Monday, October 11, 2010

Reflection 10.11.10

I've been writing the screenplay for about a two months now. I've got a, well, a something, that loosely resembles  an outline, which is really more of a series of nouns and a lot of "Scene 13, THAT scene" which is enough to remind myself of what I should be writing for scene 13. I know the story well enough that the lines between where it ends and I begin are kind of well, non-existent. I mean, I've only been writing it for nearly four years, as long as I've been in high school. But, last night something insane happened and I decided I was telling it all wrong, and that is was quickly becoming the sort of  lying, manipulating, formulaic screenplays that lead to forgettable movies that say nothing about truth or the human condition or any of that. As much as I talked about being cutting edge, this story I'm writing sure as heck wasn't.

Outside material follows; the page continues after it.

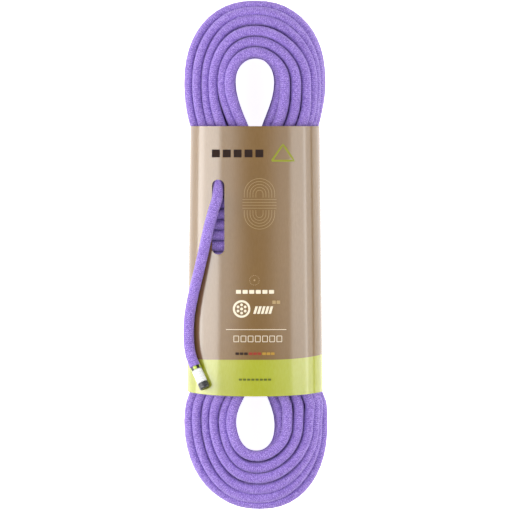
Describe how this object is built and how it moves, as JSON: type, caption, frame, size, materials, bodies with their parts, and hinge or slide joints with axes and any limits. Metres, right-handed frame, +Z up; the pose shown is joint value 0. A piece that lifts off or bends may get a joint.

Though I'm not entirely sure how to fit into its new mold, or how the jumps in time are going to function in a non-gimmicky sort of way, or how I am going to fit yet another person into my menagerie of characters, I am however sure that this is how it has to be told, even if that means sacrificing parts of the story that I thought had "classic appeal" or "Oscar buzz" written all over them. Oh, and I changed the name the title of it, its less pretentious, there's no alliteration, and its not as "indie," now its just one word, one noun; Sweater.